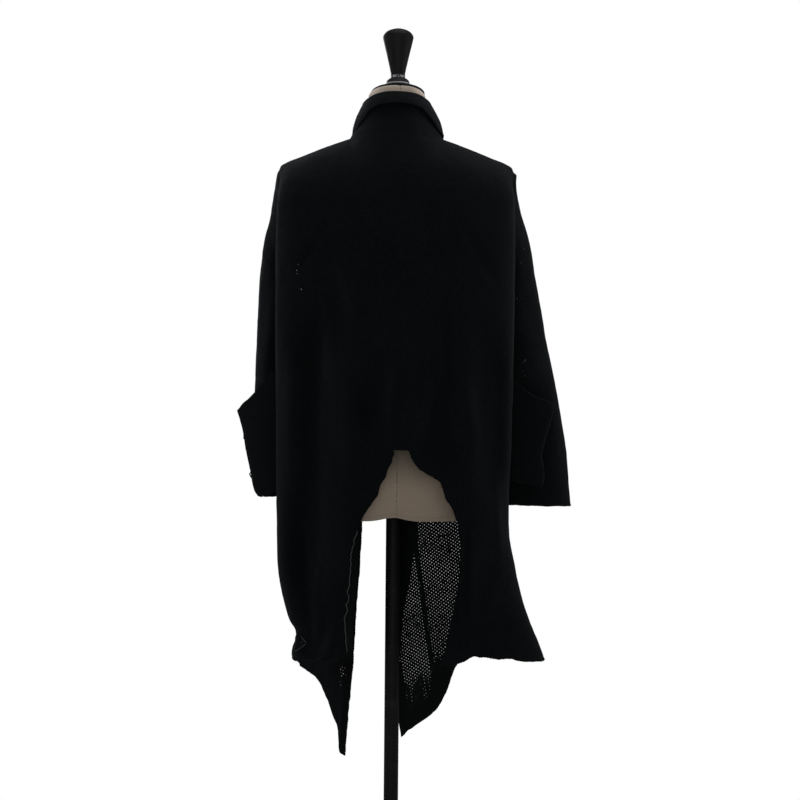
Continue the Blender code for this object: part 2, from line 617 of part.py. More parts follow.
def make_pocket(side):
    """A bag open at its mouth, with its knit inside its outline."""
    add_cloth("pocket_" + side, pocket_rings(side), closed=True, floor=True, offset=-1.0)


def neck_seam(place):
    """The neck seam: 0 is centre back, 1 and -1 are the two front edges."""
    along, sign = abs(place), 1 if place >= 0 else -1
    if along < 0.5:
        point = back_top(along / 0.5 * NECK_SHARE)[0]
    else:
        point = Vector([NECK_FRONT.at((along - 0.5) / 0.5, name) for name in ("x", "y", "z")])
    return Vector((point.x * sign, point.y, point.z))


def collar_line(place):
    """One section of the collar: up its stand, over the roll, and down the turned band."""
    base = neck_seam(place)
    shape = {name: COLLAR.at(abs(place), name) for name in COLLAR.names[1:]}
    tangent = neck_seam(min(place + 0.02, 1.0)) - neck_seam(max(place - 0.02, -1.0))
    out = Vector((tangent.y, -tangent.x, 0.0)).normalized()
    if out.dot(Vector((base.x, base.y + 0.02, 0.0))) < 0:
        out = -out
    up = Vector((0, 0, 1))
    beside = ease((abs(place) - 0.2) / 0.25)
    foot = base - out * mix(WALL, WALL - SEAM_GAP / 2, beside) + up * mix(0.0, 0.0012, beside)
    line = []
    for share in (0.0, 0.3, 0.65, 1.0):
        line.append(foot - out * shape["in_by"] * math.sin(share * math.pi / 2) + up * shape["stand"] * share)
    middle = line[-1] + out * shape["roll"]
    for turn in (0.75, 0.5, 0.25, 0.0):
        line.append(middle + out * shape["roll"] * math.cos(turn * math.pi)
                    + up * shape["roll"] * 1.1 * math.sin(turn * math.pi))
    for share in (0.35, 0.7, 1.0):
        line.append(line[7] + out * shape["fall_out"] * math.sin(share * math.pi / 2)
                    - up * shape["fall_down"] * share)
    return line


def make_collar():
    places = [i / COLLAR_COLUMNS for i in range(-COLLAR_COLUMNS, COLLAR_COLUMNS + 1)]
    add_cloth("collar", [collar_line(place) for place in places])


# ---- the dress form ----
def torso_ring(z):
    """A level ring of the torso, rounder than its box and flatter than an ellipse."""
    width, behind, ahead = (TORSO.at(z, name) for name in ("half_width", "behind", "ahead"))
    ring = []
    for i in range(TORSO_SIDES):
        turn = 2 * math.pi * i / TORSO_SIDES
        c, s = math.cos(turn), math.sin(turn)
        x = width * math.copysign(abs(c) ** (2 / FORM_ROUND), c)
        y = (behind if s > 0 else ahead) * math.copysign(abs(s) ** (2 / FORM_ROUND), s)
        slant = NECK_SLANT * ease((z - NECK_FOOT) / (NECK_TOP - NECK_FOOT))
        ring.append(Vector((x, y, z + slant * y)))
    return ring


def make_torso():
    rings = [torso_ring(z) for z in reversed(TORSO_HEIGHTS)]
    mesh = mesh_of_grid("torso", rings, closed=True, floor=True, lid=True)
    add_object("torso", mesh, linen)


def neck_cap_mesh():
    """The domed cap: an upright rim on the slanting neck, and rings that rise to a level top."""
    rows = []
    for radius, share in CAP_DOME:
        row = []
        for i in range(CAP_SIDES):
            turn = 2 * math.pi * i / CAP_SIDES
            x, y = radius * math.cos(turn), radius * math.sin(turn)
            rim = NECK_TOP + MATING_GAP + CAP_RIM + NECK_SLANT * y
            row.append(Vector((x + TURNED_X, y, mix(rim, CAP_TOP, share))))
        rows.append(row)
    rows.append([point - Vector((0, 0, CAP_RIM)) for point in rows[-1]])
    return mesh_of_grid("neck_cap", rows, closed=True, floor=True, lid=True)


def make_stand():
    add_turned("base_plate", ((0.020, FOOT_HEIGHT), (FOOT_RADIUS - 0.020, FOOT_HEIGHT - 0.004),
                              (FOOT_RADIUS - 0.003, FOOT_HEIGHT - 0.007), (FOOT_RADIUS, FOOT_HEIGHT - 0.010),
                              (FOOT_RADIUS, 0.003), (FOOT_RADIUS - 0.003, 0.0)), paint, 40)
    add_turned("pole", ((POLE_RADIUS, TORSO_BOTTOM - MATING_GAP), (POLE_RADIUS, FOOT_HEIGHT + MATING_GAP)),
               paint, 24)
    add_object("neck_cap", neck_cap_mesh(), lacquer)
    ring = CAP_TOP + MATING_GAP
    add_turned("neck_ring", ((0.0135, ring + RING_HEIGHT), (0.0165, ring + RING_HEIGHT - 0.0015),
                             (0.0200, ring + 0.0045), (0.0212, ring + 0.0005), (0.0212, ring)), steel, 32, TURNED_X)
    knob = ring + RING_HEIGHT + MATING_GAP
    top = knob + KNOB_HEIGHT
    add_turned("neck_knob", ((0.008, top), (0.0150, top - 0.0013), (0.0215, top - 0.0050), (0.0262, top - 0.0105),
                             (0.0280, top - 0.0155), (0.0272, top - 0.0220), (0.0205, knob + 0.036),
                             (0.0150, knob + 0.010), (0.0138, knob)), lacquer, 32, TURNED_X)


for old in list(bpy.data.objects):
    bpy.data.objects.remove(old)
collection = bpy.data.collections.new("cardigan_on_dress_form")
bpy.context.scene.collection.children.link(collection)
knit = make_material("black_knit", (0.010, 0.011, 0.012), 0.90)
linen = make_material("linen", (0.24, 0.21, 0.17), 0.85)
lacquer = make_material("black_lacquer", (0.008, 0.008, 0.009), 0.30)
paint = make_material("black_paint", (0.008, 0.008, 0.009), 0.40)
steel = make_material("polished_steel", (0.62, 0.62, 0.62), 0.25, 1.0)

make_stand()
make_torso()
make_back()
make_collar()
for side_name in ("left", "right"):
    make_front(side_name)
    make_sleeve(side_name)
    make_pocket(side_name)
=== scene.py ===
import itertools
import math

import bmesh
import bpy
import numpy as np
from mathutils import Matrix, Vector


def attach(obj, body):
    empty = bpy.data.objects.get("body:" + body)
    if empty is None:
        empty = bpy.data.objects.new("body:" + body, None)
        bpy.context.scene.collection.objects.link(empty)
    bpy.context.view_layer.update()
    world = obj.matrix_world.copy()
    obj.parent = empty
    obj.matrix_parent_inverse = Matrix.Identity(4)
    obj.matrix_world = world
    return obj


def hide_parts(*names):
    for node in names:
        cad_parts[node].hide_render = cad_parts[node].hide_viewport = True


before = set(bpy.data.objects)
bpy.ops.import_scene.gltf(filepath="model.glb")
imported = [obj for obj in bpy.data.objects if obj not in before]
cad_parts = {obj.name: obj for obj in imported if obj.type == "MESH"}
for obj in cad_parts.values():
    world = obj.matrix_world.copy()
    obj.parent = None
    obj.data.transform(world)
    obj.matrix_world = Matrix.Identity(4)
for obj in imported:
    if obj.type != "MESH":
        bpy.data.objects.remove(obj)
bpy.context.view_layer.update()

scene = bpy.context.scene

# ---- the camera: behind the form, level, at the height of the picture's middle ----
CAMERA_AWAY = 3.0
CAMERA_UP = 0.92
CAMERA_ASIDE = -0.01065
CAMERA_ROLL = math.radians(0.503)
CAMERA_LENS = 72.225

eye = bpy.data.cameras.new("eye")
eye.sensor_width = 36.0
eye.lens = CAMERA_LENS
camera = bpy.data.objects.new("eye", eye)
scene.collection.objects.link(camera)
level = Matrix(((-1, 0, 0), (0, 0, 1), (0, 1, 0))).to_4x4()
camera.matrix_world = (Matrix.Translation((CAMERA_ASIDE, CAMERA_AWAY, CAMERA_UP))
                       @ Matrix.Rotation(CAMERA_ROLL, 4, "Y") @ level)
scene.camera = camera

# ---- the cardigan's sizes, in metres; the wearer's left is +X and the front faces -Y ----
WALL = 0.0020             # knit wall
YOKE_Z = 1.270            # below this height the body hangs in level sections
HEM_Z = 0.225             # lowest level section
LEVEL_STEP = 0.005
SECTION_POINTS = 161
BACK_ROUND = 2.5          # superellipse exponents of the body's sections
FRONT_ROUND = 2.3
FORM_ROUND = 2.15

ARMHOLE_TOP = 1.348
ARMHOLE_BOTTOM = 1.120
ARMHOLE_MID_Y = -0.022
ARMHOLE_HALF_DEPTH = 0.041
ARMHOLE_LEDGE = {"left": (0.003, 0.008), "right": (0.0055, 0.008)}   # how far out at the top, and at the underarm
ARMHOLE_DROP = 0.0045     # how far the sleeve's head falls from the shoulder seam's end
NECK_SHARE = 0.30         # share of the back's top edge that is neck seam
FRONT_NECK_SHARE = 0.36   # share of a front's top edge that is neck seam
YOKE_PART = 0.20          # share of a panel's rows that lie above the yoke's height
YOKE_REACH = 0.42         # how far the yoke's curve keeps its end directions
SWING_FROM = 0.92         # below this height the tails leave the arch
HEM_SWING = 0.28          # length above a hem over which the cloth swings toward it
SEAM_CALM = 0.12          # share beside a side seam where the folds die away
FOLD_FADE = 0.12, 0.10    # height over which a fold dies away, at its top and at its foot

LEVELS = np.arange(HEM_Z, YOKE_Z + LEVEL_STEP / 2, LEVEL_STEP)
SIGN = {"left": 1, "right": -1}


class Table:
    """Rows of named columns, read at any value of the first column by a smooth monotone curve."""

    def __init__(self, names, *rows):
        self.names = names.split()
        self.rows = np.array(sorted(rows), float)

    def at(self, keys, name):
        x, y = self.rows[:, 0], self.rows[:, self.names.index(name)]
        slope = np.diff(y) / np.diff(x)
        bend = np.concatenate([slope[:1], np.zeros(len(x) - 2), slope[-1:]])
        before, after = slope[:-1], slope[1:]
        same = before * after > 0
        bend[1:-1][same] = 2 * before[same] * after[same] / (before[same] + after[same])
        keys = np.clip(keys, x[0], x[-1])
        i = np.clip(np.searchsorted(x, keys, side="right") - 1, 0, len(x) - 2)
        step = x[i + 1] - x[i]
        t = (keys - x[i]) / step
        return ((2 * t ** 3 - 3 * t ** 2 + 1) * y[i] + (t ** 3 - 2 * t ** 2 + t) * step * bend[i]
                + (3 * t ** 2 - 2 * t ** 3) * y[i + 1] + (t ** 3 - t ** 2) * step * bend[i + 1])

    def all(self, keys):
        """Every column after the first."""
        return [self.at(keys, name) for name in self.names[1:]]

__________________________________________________

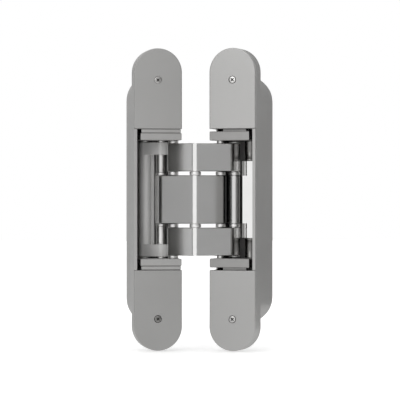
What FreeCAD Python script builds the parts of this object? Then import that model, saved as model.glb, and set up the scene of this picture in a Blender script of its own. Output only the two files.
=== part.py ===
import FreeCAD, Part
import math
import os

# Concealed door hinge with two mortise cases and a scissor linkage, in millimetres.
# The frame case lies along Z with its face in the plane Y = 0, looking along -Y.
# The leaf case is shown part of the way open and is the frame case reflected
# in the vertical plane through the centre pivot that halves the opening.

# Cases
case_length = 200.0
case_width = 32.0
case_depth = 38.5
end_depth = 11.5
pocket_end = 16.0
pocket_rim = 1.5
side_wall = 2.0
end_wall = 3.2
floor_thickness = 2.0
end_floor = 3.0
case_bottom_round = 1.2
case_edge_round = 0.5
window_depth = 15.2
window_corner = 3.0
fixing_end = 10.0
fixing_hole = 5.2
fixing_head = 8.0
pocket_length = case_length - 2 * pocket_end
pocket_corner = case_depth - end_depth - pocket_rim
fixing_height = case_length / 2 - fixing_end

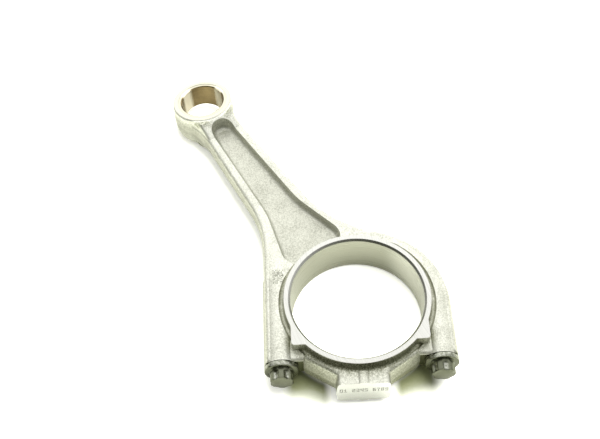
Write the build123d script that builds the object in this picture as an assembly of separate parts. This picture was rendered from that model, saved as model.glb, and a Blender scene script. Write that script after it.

__________________________________________________

● **Task statement**:
Look above for the line containing "imported = [obj". Output from there through the line containing "FORM_ROUND = 2.15", exactly and inclusively.

● **Response**:
imported = [obj for obj in bpy.data.objects if obj not in before]
cad_parts = {obj.name: obj for obj in imported if obj.type == "MESH"}
for obj in cad_parts.values():
    world = obj.matrix_world.copy()
    obj.parent = None
    obj.data.transform(world)
    obj.matrix_world = Matrix.Identity(4)
for obj in imported:
    if obj.type != "MESH":
        bpy.data.objects.remove(obj)
bpy.context.view_layer.update()

scene = bpy.context.scene

# ---- the camera: behind the form, level, at the height of the picture's middle ----
CAMERA_AWAY = 3.0
CAMERA_UP = 0.92
CAMERA_ASIDE = -0.01065
CAMERA_ROLL = math.radians(0.503)
CAMERA_LENS = 72.225

eye = bpy.data.cameras.new("eye")
eye.sensor_width = 36.0
eye.lens = CAMERA_LENS
camera = bpy.data.objects.new("eye", eye)
scene.collection.objects.link(camera)
level = Matrix(((-1, 0, 0), (0, 0, 1), (0, 1, 0))).to_4x4()
camera.matrix_world = (Matrix.Translation((CAMERA_ASIDE, CAMERA_AWAY, CAMERA_UP))
                       @ Matrix.Rotation(CAMERA_ROLL, 4, "Y") @ level)
scene.camera = camera

# ---- the cardigan's sizes, in metres; the wearer's left is +X and the front faces -Y ----
WALL = 0.0020             # knit wall
YOKE_Z = 1.270            # below this height the body hangs in level sections
HEM_Z = 0.225             # lowest level section
LEVEL_STEP = 0.005
SECTION_POINTS = 161
BACK_ROUND = 2.5          # superellipse exponents of the body's sections
FRONT_ROUND = 2.3
FORM_ROUND = 2.15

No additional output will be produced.